How LMI incubated its own generative AI tool before going to market

Gettyimages.com / Andriy Onufriyenko

Find opportunities — and win them.

LIGER emerged out of the company's technology studio and while data scientists built it, the grander goal was for everyone to use it.

Trying out one’s own technology creation before showing it to current or prospective customers has, for the most part, become a modus operandi for companies in the government market.

In the case of LMI, that meant the company used its LIGER generative artificial intelligence solution internally for 14 months before taking it to the market.

As two LMI executives described in an interview, LIGER originated out of the company's Forge technology studio that works to help employees explore and test new ideas.

Josh Wilson, LMI’s president of markets, growth and technology, said Forge “enables us to be that pace of need provider” in a nod to how quickly tech like generative AI advances.

“What makes that different? Don’t be obsessed with where those ideas come from, be obsessed with the best ideas being put in front of your customer as quickly as possible,” Wilson said in explaining Forge’s mission. “That’s what we’re trying to build out in our culture.”

As for LIGER itself: the tool is designed to apply machine learning and natural language processing techniques for use cases like acquisition tasks, such as market research or contract writing, and comparisons of policies across organizations.

“It was important for us to put (LIGER) in the hands of our folks first and test it with our folks first,” said Alex Adamczyk, vice president for analytics and AI at LMI. “Before we ever went to any customer to say ‘we think this is useful,’ we used it ourselves.”

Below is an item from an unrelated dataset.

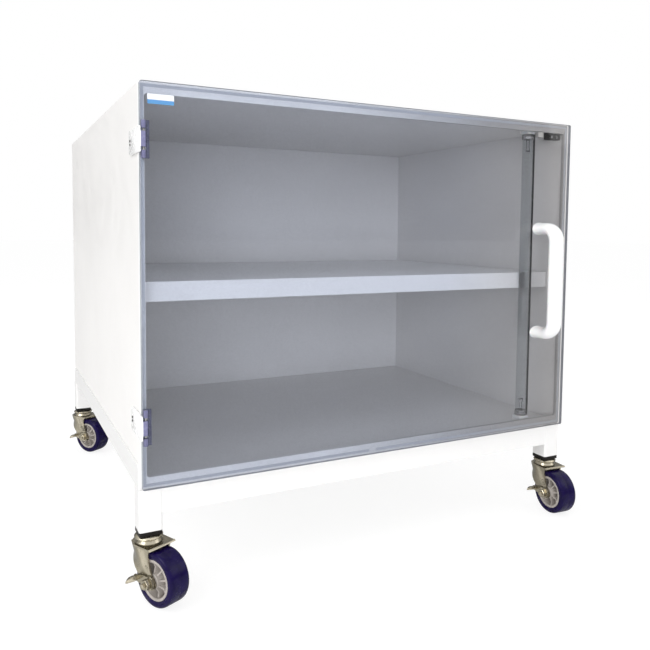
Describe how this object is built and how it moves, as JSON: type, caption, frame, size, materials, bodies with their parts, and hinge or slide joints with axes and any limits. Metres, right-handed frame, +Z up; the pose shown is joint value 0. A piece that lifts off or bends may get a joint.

For one internal use case, LMI put LIGER to work in responding to requests for information out of agencies and finding details such as the relevance of past performance. The company also started using LIGER to help employees with customer-facing work early on, Adamczyk said.

Now imagine being a federal agency with 45,000 pages of policy, which alone illustrates the data challenge across government and could also show the opportunity that technology tools have to make sense of it.

As Adamczyk pointed out: no one has ever read all of that content and no one will ever read all of that content.

Neither Adamczyk nor Wilson would name that agency, but this client put LIGER to work and started to find things it had not before.

“By the end of the hour, they had found inconsistencies in pricing about how those policies interact with each other,” Adamczyk said.

Data scientists built LIGER and several other tools, but LMI sought feedback from its policy and acquisition folks to make sure that more people could use LIGER than just data scientists.

That is one facet of the government’s never-ending challenge of making sure the technologies agencies adopt can scale across the organization.

“If you don't have a robust enterprise, data management, data engineering function and a robust security function, it goes nowhere,” Wilson said. “Everybody loves their shiny object, but they all know that at some point, a CISO (chief information security officer) is going to tell me ‘no.’

“You have to go into those things thinking about the conversation with the CIO (chief information officer) and CISO, otherwise you will never scale, you’ll stay in proof-of-concept prototype purgatory.”